* start Provided records *

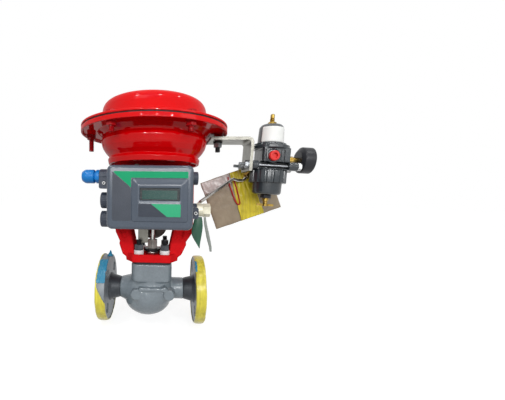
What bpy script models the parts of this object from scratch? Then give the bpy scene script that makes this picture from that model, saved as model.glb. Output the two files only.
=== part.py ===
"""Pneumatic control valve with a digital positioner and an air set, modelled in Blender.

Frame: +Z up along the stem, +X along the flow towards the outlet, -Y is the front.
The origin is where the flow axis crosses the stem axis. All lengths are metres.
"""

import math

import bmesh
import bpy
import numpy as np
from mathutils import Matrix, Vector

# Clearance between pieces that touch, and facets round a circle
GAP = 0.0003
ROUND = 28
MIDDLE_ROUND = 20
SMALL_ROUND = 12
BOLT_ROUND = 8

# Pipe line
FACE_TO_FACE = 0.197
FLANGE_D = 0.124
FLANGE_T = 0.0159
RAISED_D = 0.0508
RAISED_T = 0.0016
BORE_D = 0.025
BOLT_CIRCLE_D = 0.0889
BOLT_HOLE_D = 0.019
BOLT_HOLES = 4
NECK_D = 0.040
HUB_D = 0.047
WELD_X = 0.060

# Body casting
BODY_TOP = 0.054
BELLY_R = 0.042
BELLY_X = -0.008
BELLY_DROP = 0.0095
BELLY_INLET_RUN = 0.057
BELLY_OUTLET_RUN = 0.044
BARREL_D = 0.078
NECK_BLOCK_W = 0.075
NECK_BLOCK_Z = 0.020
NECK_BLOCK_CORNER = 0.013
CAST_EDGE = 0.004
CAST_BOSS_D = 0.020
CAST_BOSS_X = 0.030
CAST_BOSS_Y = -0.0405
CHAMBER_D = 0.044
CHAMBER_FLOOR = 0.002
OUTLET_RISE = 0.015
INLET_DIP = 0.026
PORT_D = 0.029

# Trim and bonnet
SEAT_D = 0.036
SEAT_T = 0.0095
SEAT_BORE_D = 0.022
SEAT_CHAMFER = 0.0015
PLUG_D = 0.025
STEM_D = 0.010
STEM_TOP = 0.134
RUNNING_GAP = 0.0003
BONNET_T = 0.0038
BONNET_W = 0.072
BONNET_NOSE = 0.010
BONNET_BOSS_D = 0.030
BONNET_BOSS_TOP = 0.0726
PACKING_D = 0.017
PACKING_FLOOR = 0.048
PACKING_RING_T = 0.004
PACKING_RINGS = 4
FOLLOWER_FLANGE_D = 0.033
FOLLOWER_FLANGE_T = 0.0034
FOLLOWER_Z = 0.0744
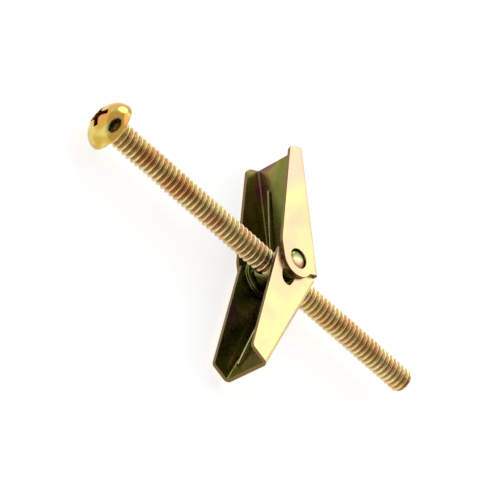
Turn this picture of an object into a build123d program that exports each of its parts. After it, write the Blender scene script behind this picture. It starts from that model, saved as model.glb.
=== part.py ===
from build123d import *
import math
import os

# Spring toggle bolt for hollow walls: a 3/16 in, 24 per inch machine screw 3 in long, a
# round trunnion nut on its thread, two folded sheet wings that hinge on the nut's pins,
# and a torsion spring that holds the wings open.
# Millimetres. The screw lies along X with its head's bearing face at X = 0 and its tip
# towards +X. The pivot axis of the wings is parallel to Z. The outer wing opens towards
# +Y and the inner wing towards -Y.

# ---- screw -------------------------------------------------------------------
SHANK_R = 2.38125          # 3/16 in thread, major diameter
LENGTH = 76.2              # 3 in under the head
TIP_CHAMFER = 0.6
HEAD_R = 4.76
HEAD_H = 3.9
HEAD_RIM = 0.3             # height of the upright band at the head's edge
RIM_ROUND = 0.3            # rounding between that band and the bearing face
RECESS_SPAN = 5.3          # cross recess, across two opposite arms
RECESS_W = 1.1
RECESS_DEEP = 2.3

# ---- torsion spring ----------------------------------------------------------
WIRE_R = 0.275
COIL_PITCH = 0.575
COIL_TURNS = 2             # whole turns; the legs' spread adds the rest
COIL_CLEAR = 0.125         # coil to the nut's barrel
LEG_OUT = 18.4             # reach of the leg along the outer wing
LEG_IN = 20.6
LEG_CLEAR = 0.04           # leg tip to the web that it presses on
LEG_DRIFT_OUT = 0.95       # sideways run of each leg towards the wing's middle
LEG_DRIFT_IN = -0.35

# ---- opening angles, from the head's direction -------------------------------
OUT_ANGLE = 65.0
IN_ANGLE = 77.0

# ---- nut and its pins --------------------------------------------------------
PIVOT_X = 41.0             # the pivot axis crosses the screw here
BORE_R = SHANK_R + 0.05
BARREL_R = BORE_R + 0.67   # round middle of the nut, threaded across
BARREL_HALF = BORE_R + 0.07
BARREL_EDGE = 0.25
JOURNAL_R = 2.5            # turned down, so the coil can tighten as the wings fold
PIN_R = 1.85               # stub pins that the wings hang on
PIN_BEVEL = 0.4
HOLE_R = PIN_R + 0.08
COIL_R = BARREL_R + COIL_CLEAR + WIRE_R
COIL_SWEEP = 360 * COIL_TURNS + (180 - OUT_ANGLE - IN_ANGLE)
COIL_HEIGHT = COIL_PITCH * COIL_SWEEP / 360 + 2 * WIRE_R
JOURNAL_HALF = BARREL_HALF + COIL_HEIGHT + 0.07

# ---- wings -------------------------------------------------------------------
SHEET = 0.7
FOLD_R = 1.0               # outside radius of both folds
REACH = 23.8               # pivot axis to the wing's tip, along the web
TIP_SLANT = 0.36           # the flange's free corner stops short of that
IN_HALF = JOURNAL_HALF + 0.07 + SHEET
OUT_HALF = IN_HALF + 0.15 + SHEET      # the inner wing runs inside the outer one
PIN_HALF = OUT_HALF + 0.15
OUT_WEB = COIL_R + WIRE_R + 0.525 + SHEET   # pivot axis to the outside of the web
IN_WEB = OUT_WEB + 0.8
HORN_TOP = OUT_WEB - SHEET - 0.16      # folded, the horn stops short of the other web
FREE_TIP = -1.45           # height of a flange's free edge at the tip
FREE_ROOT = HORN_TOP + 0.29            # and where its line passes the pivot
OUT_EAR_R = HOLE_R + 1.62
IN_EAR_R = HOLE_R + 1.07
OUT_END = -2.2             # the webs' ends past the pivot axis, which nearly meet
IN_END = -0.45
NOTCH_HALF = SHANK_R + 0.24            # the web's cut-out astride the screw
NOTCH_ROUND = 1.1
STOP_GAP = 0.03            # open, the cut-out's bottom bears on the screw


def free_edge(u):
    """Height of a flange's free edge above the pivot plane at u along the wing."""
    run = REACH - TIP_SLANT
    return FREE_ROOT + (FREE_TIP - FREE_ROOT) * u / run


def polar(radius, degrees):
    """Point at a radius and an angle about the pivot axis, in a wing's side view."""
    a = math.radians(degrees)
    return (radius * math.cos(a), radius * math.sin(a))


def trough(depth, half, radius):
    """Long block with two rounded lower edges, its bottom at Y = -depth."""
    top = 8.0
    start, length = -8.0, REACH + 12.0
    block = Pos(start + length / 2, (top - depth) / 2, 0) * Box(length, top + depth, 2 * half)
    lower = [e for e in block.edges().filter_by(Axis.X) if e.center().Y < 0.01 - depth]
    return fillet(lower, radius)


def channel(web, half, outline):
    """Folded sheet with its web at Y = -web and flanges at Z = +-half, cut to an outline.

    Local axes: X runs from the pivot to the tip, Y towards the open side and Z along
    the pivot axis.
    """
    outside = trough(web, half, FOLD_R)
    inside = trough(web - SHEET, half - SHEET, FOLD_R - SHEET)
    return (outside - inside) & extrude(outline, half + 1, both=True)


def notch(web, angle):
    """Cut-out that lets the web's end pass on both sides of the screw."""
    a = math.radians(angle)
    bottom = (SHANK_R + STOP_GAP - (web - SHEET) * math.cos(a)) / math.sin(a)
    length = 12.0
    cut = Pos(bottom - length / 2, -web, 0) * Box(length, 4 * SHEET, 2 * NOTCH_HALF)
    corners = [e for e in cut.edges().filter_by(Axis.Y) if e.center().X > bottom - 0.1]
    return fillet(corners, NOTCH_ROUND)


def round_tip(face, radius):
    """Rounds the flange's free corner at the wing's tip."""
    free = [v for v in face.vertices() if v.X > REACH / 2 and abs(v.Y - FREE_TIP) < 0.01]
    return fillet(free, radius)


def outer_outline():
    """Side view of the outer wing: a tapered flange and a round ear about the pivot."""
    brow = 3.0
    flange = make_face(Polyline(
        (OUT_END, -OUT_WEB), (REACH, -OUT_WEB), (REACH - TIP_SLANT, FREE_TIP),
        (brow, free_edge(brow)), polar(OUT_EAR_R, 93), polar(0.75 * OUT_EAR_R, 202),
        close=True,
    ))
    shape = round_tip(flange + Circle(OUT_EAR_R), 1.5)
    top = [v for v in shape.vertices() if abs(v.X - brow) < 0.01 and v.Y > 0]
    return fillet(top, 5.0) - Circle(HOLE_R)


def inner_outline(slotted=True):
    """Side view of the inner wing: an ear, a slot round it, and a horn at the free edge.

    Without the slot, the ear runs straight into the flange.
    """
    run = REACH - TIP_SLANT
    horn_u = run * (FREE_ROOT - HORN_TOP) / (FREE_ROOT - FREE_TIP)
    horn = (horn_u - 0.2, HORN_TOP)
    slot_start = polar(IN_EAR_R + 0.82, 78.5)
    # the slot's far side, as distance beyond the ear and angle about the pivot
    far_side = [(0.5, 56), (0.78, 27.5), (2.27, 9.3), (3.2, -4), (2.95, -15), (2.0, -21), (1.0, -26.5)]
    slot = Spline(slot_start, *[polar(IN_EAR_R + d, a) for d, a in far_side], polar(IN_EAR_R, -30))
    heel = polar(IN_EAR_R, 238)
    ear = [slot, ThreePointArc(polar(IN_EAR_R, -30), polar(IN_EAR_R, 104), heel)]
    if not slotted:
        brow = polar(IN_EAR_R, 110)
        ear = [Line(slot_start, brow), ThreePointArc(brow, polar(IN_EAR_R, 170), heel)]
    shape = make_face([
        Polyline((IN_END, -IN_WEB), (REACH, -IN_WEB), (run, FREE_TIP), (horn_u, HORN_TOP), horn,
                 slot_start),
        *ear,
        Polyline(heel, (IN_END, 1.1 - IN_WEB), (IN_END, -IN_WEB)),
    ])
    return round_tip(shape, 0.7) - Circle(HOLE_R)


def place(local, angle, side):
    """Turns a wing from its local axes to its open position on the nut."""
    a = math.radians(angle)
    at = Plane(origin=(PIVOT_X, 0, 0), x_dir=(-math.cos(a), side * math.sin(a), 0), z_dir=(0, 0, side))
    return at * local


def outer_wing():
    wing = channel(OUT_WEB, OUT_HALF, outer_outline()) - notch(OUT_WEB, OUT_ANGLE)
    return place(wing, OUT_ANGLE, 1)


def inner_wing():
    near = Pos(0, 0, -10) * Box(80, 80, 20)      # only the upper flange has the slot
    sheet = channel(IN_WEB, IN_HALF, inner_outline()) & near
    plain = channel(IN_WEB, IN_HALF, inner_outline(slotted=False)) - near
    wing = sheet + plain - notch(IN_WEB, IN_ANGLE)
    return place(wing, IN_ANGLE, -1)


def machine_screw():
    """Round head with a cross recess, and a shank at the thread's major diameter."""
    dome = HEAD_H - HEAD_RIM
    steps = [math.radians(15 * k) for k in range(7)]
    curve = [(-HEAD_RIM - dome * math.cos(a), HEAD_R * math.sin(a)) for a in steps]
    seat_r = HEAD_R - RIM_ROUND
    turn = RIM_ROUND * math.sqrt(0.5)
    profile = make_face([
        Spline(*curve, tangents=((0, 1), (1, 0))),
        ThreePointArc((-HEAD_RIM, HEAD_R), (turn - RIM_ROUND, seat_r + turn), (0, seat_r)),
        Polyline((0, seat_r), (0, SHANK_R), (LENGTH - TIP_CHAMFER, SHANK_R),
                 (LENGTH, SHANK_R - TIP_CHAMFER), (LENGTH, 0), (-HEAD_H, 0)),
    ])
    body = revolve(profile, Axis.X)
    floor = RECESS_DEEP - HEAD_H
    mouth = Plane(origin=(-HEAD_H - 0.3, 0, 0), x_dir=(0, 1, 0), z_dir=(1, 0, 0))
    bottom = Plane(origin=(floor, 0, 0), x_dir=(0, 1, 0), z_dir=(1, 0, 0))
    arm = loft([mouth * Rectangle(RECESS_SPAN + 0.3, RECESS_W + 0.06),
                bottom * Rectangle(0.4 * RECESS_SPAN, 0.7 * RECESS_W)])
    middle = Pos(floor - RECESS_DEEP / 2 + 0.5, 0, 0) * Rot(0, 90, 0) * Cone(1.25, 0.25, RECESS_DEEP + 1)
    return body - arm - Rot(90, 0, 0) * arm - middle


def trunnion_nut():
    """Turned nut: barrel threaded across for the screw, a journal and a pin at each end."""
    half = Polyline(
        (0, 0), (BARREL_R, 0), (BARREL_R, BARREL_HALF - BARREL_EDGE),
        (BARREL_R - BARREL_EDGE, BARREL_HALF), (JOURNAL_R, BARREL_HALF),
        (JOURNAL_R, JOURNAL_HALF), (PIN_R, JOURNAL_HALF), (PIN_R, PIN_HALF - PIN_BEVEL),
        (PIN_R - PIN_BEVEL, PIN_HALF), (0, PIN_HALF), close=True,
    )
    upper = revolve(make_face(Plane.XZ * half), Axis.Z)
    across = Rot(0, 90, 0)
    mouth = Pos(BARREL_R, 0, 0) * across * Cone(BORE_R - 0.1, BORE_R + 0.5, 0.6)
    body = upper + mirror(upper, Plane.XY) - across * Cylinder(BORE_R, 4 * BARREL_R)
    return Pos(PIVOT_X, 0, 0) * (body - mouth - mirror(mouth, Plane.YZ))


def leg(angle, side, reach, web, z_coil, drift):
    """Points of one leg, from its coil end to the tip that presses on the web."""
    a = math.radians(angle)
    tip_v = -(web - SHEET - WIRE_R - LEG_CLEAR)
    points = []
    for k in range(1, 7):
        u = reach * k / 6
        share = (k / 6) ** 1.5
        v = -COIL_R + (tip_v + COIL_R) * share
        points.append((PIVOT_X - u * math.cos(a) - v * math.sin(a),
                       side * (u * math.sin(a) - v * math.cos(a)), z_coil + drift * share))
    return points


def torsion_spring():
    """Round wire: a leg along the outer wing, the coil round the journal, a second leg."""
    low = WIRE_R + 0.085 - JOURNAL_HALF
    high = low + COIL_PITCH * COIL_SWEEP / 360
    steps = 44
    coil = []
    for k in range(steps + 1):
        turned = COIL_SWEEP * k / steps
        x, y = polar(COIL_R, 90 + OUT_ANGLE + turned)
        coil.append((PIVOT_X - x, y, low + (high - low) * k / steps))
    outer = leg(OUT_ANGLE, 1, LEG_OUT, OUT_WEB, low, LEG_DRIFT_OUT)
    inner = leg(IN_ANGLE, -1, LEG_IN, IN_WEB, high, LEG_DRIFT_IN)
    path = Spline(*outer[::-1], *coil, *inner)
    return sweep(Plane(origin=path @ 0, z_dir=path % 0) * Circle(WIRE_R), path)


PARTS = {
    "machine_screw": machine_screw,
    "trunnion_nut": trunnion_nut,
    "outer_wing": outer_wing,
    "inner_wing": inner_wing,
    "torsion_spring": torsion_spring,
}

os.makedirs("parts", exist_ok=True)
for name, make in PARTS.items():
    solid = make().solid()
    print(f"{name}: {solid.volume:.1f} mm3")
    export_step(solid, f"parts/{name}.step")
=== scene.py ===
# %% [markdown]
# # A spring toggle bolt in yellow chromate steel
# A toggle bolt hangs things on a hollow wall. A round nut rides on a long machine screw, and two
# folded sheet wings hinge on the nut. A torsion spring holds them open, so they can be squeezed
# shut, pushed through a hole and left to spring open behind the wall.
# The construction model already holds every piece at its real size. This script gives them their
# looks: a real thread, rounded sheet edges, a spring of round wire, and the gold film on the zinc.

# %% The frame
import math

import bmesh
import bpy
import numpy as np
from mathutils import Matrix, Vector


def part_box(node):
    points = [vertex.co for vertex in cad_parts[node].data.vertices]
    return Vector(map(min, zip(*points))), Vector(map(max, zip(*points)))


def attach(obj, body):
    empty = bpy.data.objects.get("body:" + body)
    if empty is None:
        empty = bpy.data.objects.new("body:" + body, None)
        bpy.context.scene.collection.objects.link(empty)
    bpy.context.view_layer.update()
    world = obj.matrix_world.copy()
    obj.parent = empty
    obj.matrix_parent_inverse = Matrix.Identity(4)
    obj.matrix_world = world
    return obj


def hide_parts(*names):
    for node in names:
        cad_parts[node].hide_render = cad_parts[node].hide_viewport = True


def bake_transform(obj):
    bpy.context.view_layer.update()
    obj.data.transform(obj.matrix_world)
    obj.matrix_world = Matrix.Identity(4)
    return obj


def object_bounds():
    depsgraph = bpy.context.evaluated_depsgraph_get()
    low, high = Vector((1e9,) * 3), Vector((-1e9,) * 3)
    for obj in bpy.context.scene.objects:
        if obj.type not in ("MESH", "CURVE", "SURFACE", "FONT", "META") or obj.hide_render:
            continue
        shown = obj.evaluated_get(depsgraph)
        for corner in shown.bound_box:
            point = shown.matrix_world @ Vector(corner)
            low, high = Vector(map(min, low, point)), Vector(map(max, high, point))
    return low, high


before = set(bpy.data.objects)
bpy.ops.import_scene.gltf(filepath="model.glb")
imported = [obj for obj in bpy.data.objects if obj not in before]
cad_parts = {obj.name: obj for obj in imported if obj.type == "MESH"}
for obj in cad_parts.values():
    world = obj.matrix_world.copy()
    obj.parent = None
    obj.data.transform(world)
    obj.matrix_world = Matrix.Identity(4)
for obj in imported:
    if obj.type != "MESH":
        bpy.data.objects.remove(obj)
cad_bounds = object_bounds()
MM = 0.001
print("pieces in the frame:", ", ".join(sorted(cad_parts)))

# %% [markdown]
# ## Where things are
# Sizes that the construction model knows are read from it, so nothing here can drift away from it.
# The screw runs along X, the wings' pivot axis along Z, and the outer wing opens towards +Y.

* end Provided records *

_Work instructions_:
Give again only the lines that run from the line with "coil.append((PIVOT_X - x, y, low" to the line with "zip(*points))), Vector(map(max, zip(*points)))". Include both of those lines exactly as written.

_Solution below_:
        coil.append((PIVOT_X - x, y, low + (high - low) * k / steps))
    outer = leg(OUT_ANGLE, 1, LEG_OUT, OUT_WEB, low, LEG_DRIFT_OUT)
    inner = leg(IN_ANGLE, -1, LEG_IN, IN_WEB, high, LEG_DRIFT_IN)
    path = Spline(*outer[::-1], *coil, *inner)
    return sweep(Plane(origin=path @ 0, z_dir=path % 0) * Circle(WIRE_R), path)


PARTS = {
    "machine_screw": machine_screw,
    "trunnion_nut": trunnion_nut,
    "outer_wing": outer_wing,
    "inner_wing": inner_wing,
    "torsion_spring": torsion_spring,
}

os.makedirs("parts", exist_ok=True)
for name, make in PARTS.items():
    solid = make().solid()
    print(f"{name}: {solid.volume:.1f} mm3")
    export_step(solid, f"parts/{name}.step")
=== scene.py ===
# %% [markdown]
# # A spring toggle bolt in yellow chromate steel
# A toggle bolt hangs things on a hollow wall. A round nut rides on a long machine screw, and two
# folded sheet wings hinge on the nut. A torsion spring holds them open, so they can be squeezed
# shut, pushed through a hole and left to spring open behind the wall.
# The construction model already holds every piece at its real size. This script gives them their
# looks: a real thread, rounded sheet edges, a spring of round wire, and the gold film on the zinc.

# %% The frame
import math

import bmesh
import bpy
import numpy as np
from mathutils import Matrix, Vector


def part_box(node):
    points = [vertex.co for vertex in cad_parts[node].data.vertices]
    return Vector(map(min, zip(*points))), Vector(map(max, zip(*points)))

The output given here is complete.